Come espresso più volte dalla Caritas Bosnia-Erzegovina stessa, il dialogo tra le fedi e tra le etnie in queste aree è essenziale, poichè non può essere pensabile di trovare soluzioni alle grandi questioni del Paese senza unire tutte le forze operanti al suo interno. Va dunque superata la diffidenza reciproca (venutasi ad esasperare con le vicende belliche del 1992-1995) che contrassegna tali gruppi nazionali e religiosi, per trovare nuove, costruttive forme di collaborazione e di convivenza multietnica. Con l'elevata mescolanza di popoli, culture, fedi e tradizioni che da secoli caratterizza queste regioni, la chiave per costruire il futuro della Bosnia deve passare proprio da queste nuove forme di dialogo.

Oltre al dialogo interreligioso, comunque, un'altra importante finalità della Conferenza vuole essere quella di stimolare il dibattito tra la società civile e le istituzioni politiche (presenti anch'esse alla Conferenza).

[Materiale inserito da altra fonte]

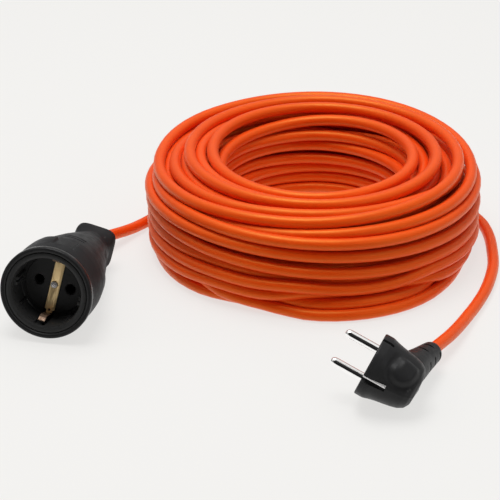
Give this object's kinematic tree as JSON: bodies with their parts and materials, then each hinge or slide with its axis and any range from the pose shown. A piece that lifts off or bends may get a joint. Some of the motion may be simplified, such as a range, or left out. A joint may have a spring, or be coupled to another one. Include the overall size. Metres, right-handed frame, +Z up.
{
  "type": "extension cord",
  "caption": "Coiled round orange cable with a round in-line earthed socket on one end and an angled two-pin earthed plug on the other.",
  "frame": {"origin": "on the floor under the middle of the whole cord set's box", "axes": "+Z up from the floor; +Y from the socket's mouth towards its cable, the long way of the layout; +X to the right when looking into the socket's mouth, with the plug's pins pointing to -X"},
  "size_m": [0.2675, 0.3047, 0.065],
  "materials": {
    "cable_sheath": "satin soft PVC",
    "black_plastic": "satin moulded",
    "black_rubber": "matt moulded",
    "brass": "dull stamped",
    "spring_bronze": "plated spring strip",
    "nickel": "bright nickel plate",
    "zinc": "zinc plated",
    "core_brown": "satin",
    "core_blue": "satin",
    "core_green_yellow": "satin, two-colour stripe"
  },
  "bodies": {
    "cord_set": {"cable_coil": "cable_sheath", "socket_lead": "cable_sheath", "plug_lead": "cable_sheath", "socket_front_insert": "black_plastic", "socket_rear_shell": "black_rubber", "socket_earth_strap": "brass", "socket_centre_screw": "nickel", "socket_contact_live": "brass", "socket_contact_neutral": "brass", "socket_terminal_screw_live": "zinc", "socket_terminal_screw_neutral": "zinc", "socket_earth_terminal": "brass", "socket_terminal_screw_earth": "zinc", "socket_clamp_bar": "zinc", "socket_clamp_screw_left": "zinc", "socket_clamp_screw_right": "zinc", "socket_grommet": "black_rubber", "socket_cable_end": "cable_sheath", "socket_core_brown": "core_brown", "socket_core_blue": "core_blue", "socket_core_green_yellow": "core_green_yellow", "plug_body": "black_rubber", "plug_boot": "black_rubber", "plug_pin_carrier": "black_plastic", "plug_pin_live": "nickel", "plug_pin_neutral": "nickel", "plug_earth_strip_front": "nickel", "plug_earth_strip_rear": "nickel", "plug_earth_sleeve": "brass", "plug_earth_bridge": "brass", "plug_cable_end": "cable_sheath", "plug_core_brown": "core_brown", "plug_core_blue": "core_blue", "plug_core_green_yellow": "core_green_yellow"},
    "earth_clip_top": {"socket_earth_clip_top": "spring_bronze"},
    "earth_clip_bottom": {"socket_earth_clip_bottom": "spring_bronze"}
  },
  "joints": [
    {"name": "earth_clip_top_spring", "type": "hinge", "parent": "cord_set", "child": "earth_clip_top", "pos_m": [-0.10288, -0.08295, 0.0438], "axis": [-0.9744, 0.0381, 0.2217], "range_deg": [0, 7.5], "stiffness_Nm_per_rad": 0.6},
    {"name": "earth_clip_bottom_spring", "type": "hinge", "parent": "cord_set", "child": "earth_clip_bottom", "pos_m": [-0.11112, -0.089, 0.00866], "axis": [0.9744, -0.0381, -0.2217], "range_deg": [0, 7.5], "stiffness_Nm_per_rad": 0.6}
  ]
}
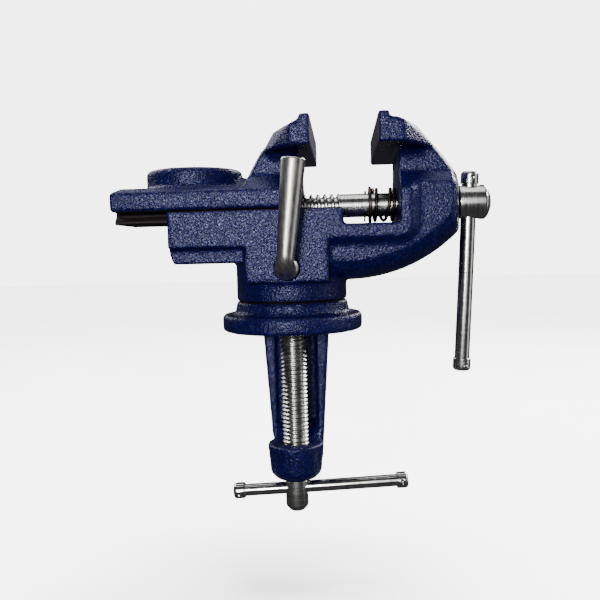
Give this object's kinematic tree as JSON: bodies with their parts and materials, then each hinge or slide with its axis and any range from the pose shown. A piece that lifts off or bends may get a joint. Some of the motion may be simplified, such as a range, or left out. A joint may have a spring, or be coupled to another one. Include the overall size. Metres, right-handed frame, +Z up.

A tal fine la Tavola Rotonda si concluderà con l'elaborazione di un Documento comune, firmato dai rappresentanti delle quattro organizzazioni religiose, che conterrà un'analisi condivisa della situazione attuale e alcune vie percorribili per superare i problemi di poverta' nel Paese; tale Documento verrà quindi consegnato ai rappresentanti delle istituzioni governative e politiche bosniache.

Inoltre, si cercherà di far pervenire l'elaborato finale della Conferenza di Sarajevo anche alle altre iniziative analoghe che si stanno organizzando in occasione del decennale degli Accordi di Pace di Dayton, affinchè sia presente in ogni dibattito sul futuro di quest'area anche il punto di vista di chi vive situazioni di povertà economica e di emarginazione sociale, e non si dimentichi che il futuro della Bosnia-Erzegovina va fatto partire soprattutto da loro.